## Items
☆ ☆ ☆ ☆ ☆

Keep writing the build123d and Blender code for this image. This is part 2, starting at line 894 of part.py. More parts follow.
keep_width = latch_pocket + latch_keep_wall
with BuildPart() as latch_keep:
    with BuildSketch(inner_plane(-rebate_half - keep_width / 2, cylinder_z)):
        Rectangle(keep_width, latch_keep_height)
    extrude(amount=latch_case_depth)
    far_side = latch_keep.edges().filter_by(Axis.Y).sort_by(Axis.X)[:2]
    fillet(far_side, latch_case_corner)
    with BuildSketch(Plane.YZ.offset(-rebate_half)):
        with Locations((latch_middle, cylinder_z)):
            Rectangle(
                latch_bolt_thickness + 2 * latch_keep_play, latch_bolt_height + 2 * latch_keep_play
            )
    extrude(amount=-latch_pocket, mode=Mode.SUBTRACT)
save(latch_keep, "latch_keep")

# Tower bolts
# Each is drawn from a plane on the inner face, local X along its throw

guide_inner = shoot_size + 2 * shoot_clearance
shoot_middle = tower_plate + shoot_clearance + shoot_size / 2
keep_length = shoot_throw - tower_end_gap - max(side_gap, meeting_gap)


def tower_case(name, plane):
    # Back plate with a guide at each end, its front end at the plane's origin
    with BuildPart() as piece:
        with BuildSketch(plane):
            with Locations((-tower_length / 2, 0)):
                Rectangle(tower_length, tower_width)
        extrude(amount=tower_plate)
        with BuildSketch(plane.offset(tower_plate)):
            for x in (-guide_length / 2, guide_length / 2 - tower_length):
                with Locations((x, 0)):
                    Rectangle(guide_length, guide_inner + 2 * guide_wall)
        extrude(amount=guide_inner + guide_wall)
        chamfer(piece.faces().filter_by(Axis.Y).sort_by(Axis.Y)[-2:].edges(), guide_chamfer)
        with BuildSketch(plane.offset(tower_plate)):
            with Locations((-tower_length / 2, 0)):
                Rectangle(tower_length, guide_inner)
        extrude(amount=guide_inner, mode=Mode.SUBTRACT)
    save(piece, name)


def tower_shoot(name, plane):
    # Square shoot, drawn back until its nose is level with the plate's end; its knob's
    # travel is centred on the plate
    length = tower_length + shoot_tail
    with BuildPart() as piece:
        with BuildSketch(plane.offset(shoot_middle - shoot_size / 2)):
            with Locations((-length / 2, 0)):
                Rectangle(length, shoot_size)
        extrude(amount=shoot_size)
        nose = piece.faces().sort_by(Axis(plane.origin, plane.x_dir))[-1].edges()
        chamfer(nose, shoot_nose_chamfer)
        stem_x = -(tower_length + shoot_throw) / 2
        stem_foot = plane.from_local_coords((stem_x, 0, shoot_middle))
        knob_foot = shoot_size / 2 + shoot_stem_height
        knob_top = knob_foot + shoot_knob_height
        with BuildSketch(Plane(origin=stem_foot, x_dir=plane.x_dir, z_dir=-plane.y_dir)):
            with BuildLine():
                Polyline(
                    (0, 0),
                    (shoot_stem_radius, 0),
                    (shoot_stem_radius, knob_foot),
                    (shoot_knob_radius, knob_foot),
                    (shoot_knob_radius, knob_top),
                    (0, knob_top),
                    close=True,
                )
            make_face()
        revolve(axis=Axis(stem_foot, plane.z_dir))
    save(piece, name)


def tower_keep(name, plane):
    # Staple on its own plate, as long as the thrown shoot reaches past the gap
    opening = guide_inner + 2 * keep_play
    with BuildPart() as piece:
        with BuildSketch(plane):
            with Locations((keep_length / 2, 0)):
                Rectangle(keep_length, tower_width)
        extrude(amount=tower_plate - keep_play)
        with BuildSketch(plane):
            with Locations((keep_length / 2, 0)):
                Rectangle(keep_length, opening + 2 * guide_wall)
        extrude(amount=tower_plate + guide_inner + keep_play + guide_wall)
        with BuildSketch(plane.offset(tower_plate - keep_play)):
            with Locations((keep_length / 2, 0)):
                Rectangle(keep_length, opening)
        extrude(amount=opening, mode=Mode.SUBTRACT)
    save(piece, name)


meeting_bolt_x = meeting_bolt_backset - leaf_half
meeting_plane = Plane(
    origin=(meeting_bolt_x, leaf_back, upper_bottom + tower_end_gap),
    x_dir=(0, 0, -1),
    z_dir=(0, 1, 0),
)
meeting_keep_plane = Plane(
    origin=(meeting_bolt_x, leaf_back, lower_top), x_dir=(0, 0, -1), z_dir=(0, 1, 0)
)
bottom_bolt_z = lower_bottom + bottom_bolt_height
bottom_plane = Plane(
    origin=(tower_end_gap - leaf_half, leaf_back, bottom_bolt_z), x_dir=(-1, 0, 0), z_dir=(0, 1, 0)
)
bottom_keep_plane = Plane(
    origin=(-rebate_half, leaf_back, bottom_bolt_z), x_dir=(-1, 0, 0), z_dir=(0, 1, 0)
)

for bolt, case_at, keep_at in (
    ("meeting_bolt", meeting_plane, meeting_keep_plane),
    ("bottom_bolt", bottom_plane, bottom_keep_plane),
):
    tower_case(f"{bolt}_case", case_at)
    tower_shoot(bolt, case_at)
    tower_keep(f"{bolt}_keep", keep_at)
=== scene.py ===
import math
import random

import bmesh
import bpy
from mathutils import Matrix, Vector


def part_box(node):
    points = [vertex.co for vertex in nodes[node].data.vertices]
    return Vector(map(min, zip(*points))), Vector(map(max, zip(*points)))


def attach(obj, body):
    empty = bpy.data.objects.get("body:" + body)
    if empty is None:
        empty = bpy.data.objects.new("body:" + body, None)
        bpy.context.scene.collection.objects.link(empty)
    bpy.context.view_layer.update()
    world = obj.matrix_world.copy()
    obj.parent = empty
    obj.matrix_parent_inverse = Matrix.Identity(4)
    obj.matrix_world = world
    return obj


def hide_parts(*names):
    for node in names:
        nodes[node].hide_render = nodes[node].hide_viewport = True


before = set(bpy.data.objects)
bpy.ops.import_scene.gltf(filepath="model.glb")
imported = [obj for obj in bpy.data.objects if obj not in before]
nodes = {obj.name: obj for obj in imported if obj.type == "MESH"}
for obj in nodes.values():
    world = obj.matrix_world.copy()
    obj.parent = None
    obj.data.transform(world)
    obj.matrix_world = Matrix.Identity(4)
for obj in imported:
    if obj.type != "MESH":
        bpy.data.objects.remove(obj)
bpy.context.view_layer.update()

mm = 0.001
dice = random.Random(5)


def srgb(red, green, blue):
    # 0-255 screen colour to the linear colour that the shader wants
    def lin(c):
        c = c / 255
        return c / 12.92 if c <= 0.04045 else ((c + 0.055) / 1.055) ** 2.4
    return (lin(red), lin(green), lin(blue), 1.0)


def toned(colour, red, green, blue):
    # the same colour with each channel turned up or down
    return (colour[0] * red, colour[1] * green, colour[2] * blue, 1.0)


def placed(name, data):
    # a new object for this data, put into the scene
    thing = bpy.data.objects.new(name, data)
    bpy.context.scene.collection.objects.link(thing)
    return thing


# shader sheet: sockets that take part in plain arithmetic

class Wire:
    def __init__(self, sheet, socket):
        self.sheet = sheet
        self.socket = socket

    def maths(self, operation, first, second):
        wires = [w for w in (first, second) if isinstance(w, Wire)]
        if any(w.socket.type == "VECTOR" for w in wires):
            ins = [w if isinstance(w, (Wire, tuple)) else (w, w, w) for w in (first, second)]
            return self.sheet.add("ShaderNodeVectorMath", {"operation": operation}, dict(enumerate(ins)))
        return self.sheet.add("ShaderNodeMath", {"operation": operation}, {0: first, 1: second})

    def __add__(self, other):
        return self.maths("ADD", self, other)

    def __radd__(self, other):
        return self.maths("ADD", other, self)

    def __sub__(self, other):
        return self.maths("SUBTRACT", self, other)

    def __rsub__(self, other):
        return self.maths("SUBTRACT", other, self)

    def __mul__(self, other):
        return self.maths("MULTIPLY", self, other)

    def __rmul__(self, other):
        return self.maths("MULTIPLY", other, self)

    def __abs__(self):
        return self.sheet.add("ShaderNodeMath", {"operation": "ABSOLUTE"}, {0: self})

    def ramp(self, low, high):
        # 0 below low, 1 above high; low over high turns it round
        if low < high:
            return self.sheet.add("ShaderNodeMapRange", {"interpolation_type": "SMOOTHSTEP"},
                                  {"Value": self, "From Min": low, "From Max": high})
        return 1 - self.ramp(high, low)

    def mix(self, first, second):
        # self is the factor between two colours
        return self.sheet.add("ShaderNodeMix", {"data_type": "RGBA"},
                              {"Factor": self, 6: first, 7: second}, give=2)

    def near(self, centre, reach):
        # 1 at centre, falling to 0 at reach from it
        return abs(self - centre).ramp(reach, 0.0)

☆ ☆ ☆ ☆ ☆

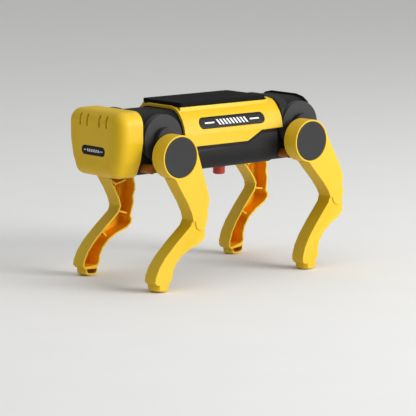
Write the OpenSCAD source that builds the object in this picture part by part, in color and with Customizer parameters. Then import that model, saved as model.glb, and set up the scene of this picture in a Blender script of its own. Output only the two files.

☆ ☆ ☆ ☆ ☆

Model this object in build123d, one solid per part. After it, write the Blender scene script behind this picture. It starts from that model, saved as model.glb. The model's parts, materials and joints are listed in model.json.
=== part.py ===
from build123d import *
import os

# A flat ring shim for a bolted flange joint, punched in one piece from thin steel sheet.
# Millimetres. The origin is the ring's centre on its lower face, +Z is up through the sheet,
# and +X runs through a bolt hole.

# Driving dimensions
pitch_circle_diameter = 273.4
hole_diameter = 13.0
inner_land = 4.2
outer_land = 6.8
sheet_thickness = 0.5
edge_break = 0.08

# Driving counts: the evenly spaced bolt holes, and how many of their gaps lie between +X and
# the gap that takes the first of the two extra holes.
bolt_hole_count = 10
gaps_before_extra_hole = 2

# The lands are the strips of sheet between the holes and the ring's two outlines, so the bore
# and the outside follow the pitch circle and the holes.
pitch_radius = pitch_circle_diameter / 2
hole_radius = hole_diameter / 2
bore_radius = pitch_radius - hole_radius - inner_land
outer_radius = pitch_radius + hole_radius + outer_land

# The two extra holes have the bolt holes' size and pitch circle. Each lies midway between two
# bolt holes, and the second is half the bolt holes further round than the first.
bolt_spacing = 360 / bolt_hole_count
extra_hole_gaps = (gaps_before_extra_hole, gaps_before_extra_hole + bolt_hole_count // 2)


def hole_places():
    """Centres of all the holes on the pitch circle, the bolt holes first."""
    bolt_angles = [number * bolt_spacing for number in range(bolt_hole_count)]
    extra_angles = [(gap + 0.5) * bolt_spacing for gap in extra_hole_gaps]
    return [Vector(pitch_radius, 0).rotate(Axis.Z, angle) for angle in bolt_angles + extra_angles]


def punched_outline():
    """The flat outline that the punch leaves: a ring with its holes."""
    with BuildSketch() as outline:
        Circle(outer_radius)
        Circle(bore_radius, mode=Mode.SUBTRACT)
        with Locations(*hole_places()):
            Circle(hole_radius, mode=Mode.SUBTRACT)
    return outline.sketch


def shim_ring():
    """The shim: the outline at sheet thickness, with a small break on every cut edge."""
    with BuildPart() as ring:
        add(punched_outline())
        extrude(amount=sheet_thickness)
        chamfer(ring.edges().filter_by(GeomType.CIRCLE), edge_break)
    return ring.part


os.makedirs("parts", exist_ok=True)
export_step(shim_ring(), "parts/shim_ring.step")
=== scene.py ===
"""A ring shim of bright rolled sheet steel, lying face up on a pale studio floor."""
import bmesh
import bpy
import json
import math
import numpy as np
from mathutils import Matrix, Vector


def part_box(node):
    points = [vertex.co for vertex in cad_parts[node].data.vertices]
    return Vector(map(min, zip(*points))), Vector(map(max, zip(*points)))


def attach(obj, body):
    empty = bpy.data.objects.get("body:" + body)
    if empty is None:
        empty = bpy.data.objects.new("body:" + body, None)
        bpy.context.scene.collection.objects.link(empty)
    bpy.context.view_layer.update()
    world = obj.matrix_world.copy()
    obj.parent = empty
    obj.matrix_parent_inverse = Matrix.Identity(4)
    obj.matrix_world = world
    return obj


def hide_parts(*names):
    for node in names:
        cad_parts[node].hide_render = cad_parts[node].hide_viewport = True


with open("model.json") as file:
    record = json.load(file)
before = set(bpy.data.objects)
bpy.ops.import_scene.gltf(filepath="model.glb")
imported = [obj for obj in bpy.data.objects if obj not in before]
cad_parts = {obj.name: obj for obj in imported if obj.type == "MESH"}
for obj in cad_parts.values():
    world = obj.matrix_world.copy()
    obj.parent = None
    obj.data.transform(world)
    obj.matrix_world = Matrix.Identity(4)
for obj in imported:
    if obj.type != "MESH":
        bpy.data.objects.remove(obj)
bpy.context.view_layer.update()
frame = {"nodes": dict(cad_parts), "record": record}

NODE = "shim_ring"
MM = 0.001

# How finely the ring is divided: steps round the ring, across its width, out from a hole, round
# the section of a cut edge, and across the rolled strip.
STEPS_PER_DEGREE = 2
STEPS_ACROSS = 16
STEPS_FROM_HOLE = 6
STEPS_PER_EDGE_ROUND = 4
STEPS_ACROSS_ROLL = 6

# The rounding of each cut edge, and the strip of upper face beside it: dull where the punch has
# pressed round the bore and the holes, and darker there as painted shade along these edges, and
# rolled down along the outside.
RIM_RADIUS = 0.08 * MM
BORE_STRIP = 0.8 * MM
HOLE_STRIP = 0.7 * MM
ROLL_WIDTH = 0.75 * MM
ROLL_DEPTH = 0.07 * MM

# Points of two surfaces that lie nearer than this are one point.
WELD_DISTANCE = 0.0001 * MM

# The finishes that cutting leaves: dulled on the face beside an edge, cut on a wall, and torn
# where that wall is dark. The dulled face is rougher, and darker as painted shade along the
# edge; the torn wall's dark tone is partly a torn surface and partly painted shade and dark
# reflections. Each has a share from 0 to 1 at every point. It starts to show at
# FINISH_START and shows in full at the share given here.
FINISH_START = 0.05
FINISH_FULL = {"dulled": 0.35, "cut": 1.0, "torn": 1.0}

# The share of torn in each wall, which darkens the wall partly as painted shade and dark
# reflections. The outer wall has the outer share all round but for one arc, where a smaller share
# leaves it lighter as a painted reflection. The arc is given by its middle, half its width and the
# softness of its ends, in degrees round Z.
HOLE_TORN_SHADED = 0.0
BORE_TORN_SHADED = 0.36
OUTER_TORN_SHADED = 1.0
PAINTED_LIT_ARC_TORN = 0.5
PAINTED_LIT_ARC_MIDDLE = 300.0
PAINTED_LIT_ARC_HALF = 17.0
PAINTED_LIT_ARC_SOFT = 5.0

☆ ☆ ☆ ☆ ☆

## What this task involves
Begin with the line containing "for bolt, case_at, keep_at", end with the line containing "dice = random.Random(5)", and repeat every line in that stretch exactly.

## Complete output
for bolt, case_at, keep_at in (
    ("meeting_bolt", meeting_plane, meeting_keep_plane),
    ("bottom_bolt", bottom_plane, bottom_keep_plane),
):
    tower_case(f"{bolt}_case", case_at)
    tower_shoot(bolt, case_at)
    tower_keep(f"{bolt}_keep", keep_at)
=== scene.py ===
import math
import random

import bmesh
import bpy
from mathutils import Matrix, Vector


def part_box(node):
    points = [vertex.co for vertex in nodes[node].data.vertices]
    return Vector(map(min, zip(*points))), Vector(map(max, zip(*points)))


def attach(obj, body):
    empty = bpy.data.objects.get("body:" + body)
    if empty is None:
        empty = bpy.data.objects.new("body:" + body, None)
        bpy.context.scene.collection.objects.link(empty)
    bpy.context.view_layer.update()
    world = obj.matrix_world.copy()
    obj.parent = empty
    obj.matrix_parent_inverse = Matrix.Identity(4)
    obj.matrix_world = world
    return obj


def hide_parts(*names):
    for node in names:
        nodes[node].hide_render = nodes[node].hide_viewport = True


before = set(bpy.data.objects)
bpy.ops.import_scene.gltf(filepath="model.glb")
imported = [obj for obj in bpy.data.objects if obj not in before]
nodes = {obj.name: obj for obj in imported if obj.type == "MESH"}
for obj in nodes.values():
    world = obj.matrix_world.copy()
    obj.parent = None
    obj.data.transform(world)
    obj.matrix_world = Matrix.Identity(4)
for obj in imported:
    if obj.type != "MESH":
        bpy.data.objects.remove(obj)
bpy.context.view_layer.update()

mm = 0.001
dice = random.Random(5)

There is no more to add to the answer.